Those were the days… or where they?

06 April 2006
Those were the days… or where they?

During a recent Herculean attempt to rid myself of a few rainforests' worth of old papers, I discovered a sheaf of menus I'd saved from 10 years ago. They brought back some painful memories.

Some of the older lags among you may remember the days when chefs decided that risotto was much better made with pearl barley and not rice, when mashed potato was flavoured with vanilla, crème brûlée was flavoured with anything but vanilla, and lollo rosso was considered edible.

Trends in food are nothing new, but there are certain dangers inherent in treating cookery as just another branch of the fashion industry. I'm convinced that a whole generation of chefs has grown up not realising that marmalade can be made from oranges as well as red onions, or that bread and butter pudding doesn't have to be made with panettone.

Innovation and adaptation are half the fun of cooking: new ingredients and techniques demand new ideas and new recipes. The trouble is that yesterday's catwalk creations mutate into today's prêt-à-porter. The cutting-edge dish of slow-cooked lamb shank turns into a tired old pub staple, boiled into submission and drowned in a glutinous sauce. Meanwhile, the catwalk has moved on. Heaven knows what will have happened to Mr Blumenthal's snail porridge by the time it reaches the Dog and Duck.

It is not, of course, the fault of our highly inventive culinary couturiers that their ideas are pinched by lesser chefs, who might profitably spend more time learning to cook a good fish soup or a proper steak and kidney pudding than indulging in Fat Duck knock-offs. On the old menus, the dishes I would still want to order were invariably the classics, not the whims of a chef with more ingredients than sense.

I do, however, have a confession to make: the menus I discovered were mine. It was akin to finding a fading photo of oneself sporting maroon loon pants and dodgy facial hair, and I felt suitably ashamed.
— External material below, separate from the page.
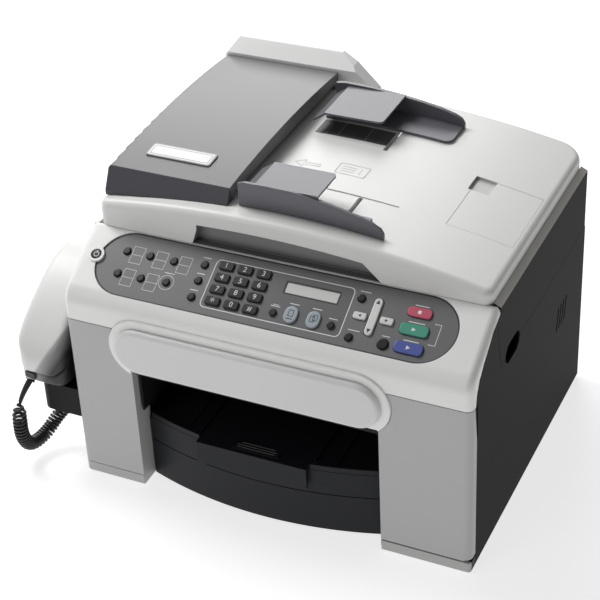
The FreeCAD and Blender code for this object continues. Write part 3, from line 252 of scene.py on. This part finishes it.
MATERIALS = {
    "white_case": plastic("white_case", (0.76, 0.76, 0.745), 0.42),
    "grey_front": plastic("grey_front", (0.47, 0.47, 0.47), 0.44),
    "light_grey": plastic("light_grey", (0.70, 0.70, 0.70), 0.34, bump=0.06),
    "dark_side": plastic("dark_side", (0.010, 0.010, 0.009), 0.6, grain=1000, bump=0.3, specular=0.06),
    "black_case": plastic("black_case", (0.012, 0.012, 0.013), 0.5, grain=1000, bump=0.3, specular=0.14),
    "foot_rubber": plastic("foot_rubber", (0.025, 0.025, 0.025), 0.8),
    "circuit_board": plastic("circuit_board", (0.02, 0.13, 0.05), 0.35, coat=0.3),
    "ink_plastic": plastic("ink_plastic", (0.03, 0.03, 0.035), 0.3),
    "cord_rubber": plastic("cord_rubber", (0.012, 0.012, 0.012), 0.38, edge=0.0002),
    "steel": metal("steel", (0.62, 0.62, 0.62)),
    "tray_plastic": plastic("tray_plastic", (0.012, 0.013, 0.016), 0.45, grain=1100, bump=0.25,
                            specular=0.2),
    "roller_rubber": plastic("roller_rubber", (0.045, 0.045, 0.045), 0.7),
    "platen_glass": clear("platen_glass", (0.8, 0.86, 0.84), 0.3),
    "panel_grey": plastic("panel_grey", (0.145, 0.145, 0.15), 0.42, bump=0.06),
    "display_glass": plastic("display_glass", (0.72, 0.73, 0.71), 0.2, bump=0.02, coat=0.2),
    "white_foam": plastic("white_foam", (0.8, 0.8, 0.78), 0.6),
    "feeder_grey": plastic("feeder_grey", (0.142, 0.139, 0.145), 0.40, bump=0.08),
    "guide_grey": plastic("guide_grey", (0.125, 0.124, 0.142), 0.38, bump=0.06, specular=0.5),
    "mode_key": plastic("mode_key", (0.36, 0.41, 0.45), 0.3, bump=0.02, coat=0.15),
    "red_key": plastic("red_key", (0.58, 0.10, 0.16), 0.32, bump=0.02, coat=0.1),
    "green_key": plastic("green_key", (0.07, 0.33, 0.23), 0.32, bump=0.02, coat=0.1),
    "blue_key": plastic("blue_key", (0.08, 0.11, 0.38), 0.32, bump=0.02, coat=0.1),
    "white_key": plastic("white_key", (0.74, 0.74, 0.73), 0.3, bump=0.03, coat=0.2),
    "black_key": plastic("black_key", (0.012, 0.012, 0.013), 0.34, bump=0.02, specular=0.35),
}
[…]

Suppressing an immediate urge to burn them, I decided to keep them. As the philosopher George Santayana once said: "Those who cannot remember the past are condemned to repeat it."

Over to you

Simon Wright, restaurateur and food critic
"I had a meal at Cracco-Peck in Milan a few years back, and I recall with particular disgust a martini glass containing strips of smoked salmon in a misty foam of what I took to be egg white, salmon eggs and something incredibly bitter apparently called Crodino, which is a non-alcoholic version of Campari. Acrid and toxic-tasting."

Gerard Greene, chief executive, Yotel, London "The deep-fried scorpion I had in a restaurant in London. When it turned up on my plate I was pretty horrified and felt somewhat pressured into eating it. It felt a bit like I was on I'm a Celebrity - Get Me Out of Here."

Harry Murray, managing director, Lucknam Park, Bath "I once saw somebody order oysters and then cover the whole thing in chocolate sauce before eating them. In terms of strange meals I've served myself, Elizabeth Taylor and Richard Burton came in and she ordered lobster and smoked salmon with Champagne while he ordered sausage and mash covered in gravy, and a bottle of vodka."

Sean Valentine, managing director, Missing Ingredients "They'll probably kill me for saying this, but it was probably at the Fat Duck in Bray. Heston Blumenthal was doing lots of things with ice-cream. Black pudding ice-cream was the strangest thing I have ever eaten in my life. It was just weird."